Ma made his remarks about the company's future before an audience of about 1,000 members of The Economic Club of New York at the Waldorf Astoria New York. He was introduced by William Dudley, chairman of The Economic Club and president and CEO of the Federal Reserve Bank of New York.

Ma, who founded his company in 1999 out of his apartment in Hangzhou, said that Alibaba is on target to sell $1 trillion worth of goods within the next five years. Alibaba's gross merchandise volume for the year through March 2015 was about $393 billion, an increase of 46 percent over the previous year.

He emphasized that small businesses in the US were the path to growth for the company, luring them towards China's middle class, which today is almost as big as America's entire population, and in a decade will grow to half a billion people.

"The demand for good products, good service, is so powerful, so strong," he said, adding that only 2 percent of Alibaba's business is conducted outside of China and he hopes it will grow to 40 percent.

Ma said that Alibaba can help another 10 million businesses through its e-commerce platform. "We will empower them, give them the traffic, give them the payment system, give them the logistics, so that they can do business anywhere, easily," he said.

The company wants to provide customers 72-hour shipping for those purchasing from outside of China and 24-hour delivery for those within the country.
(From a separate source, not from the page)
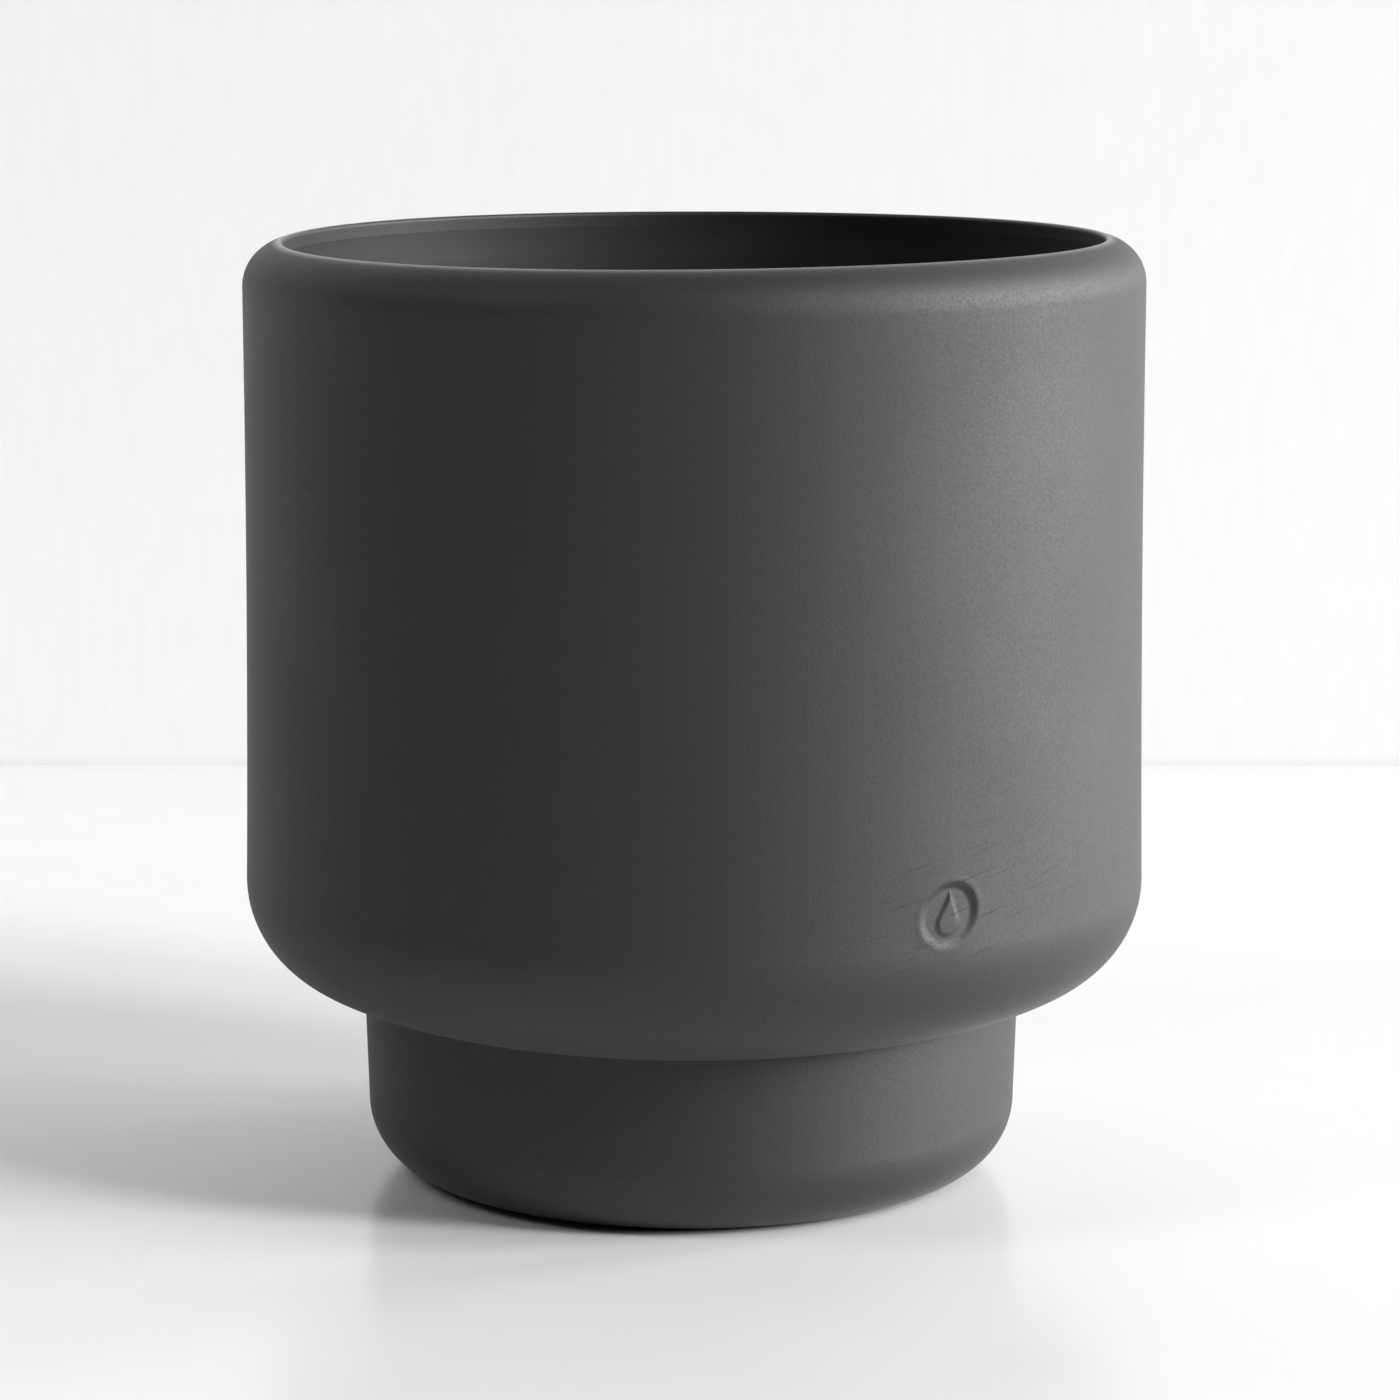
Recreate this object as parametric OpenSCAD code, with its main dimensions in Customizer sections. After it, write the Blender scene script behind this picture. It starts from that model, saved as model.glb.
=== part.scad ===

China, he said, has been focused on exporting for the last 20 years, but should now focus on importing and making more purchases.

"China should learn to buy. Chinese should spend money. China should buy a lot of things," he said.

According to company figures, cross-border transactions by Chinese online shoppers grew 10-fold between 2010 and 2014, from $2 billion to $20 billion. There are about 331 million Chinese online shoppers in China, and e-commerce is expected to account for more than 20 percent of Chinese consumption by decade's end.

"In China, e-commerce is a lifestyle. Young people are using e-commerce to exchange ideas, to communicate, to build up trust, to build up a record. It's just like Starbucks, you never go to Starbucks to test how wonderful the coffee is. It's a lifestyle. This is how Internet e-commerce is changing China," Ma said.